La conseguenza peggiore di un trauma ereditario è l’incapacità di riconoscere in che misura questo trauma distorce la nostra percezione della realtà attuale. Per questo, scrive Jakovlev, «ciò che conta è riuscire a capire fino a che punto le nostre attuali paure, il nostro senso di minaccia esterna, siano in realtà solo fantasmi del passato, di cui abbiamo tanta paura di riconoscere l’esistenza».

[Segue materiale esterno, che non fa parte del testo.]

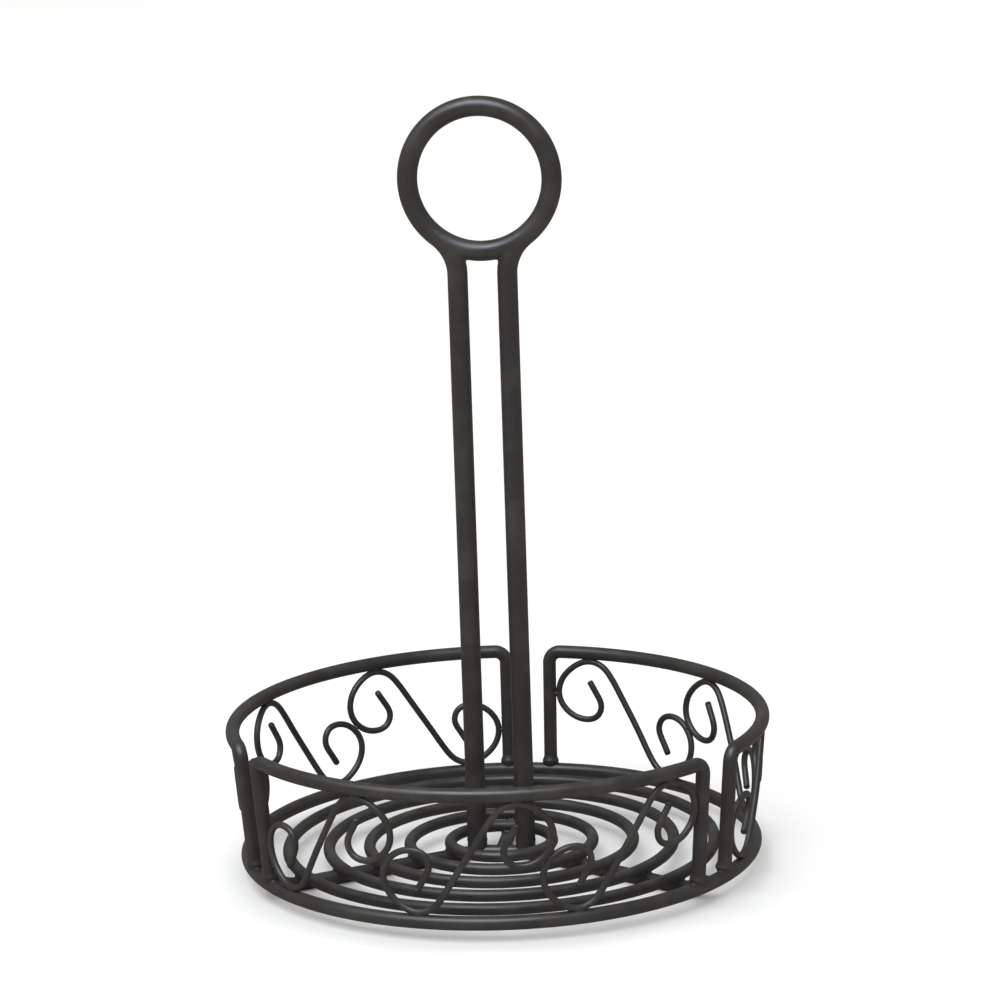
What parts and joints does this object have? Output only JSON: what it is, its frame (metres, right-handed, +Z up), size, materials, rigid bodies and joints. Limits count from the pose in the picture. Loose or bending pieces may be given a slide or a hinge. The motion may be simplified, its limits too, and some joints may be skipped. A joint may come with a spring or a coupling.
{
  "type": "wire caddy",
  "caption": "Round open basket of black wire with scrollwork side panels, a grille base and a tall central handle that ends in a ring grip",
  "frame": {"origin": "on the Z axis of the round basket, at the underside of the base brace, which is where the caddy rests on a table", "axes": "+Z up along the handle, X through the two legs of the handle, -Y towards the front panel, +Y towards the back gap between panels"},
  "size_m": [0.1908, 0.1903, 0.2702],
  "materials": {
    "handle_coat": "semi-gloss black coat",
    "frame_coat": "semi-gloss black coat",
    "ring_coat": "semi-gloss black coat",
    "scroll_coat": "semi-gloss black coat"
  },
  "bodies": {
    "root": {"base_outer_ring": "frame_coat", "base_brace": "frame_coat", "back_spoke": "frame_coat", "left_panel_frame": "frame_coat", "front_panel_frame": "frame_coat", "right_panel_frame": "frame_coat", "base_inner_ring_1": "ring_coat", "base_inner_ring_2": "ring_coat", "base_inner_ring_3": "ring_coat", "base_inner_ring_4": "ring_coat", "base_inner_ring_5": "ring_coat", "left_scroll_1": "scroll_coat", "left_scroll_2": "scroll_coat", "left_scroll_3": "scroll_coat", "front_scroll_1": "scroll_coat", "front_scroll_2": "scroll_coat", "front_scroll_3": "scroll_coat", "right_scroll_1": "scroll_coat", "right_scroll_2": "scroll_coat", "right_scroll_3": "scroll_coat", "handle_rod": "handle_coat", "handle_bridge": "handle_coat"}
  },
  "joints": []
}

Vladimir Putin è salito al potere con l’aiuto di un ristretto gruppo di ex-agenti del KGB che ancor oggi lo circonda. Per lui, il KGB-FSB è il corpo scelto della patria sovietica. Ora in Russia, si fa sempre più insistente il movimento che vorrebbe rimettere al proprio posto, in piazza della Lubjanka, la statua del diretto antenato del KGB, Dzeržinskij, smantellata nel 1991 a furor di popolo. E Jakovlev conclude con amaro sarcasmo: «Nel 1919, nel bel mezzo della devastazione e della carestia, il mio nonno assassino stava per morire di tisi. A salvarlo dalla morte fu Felix Dzeržinskij, che gli portò una cassa di sardine francesi sott’olio, presa probabilmente da qualche magazzino «speciale». Mio nonno mangiò sardine per un mese e solo grazie a questo restò vivo. Questo vuol dire che devo la mia via a Dzeržinskij? Se così fosse, come faccio a conviverci?»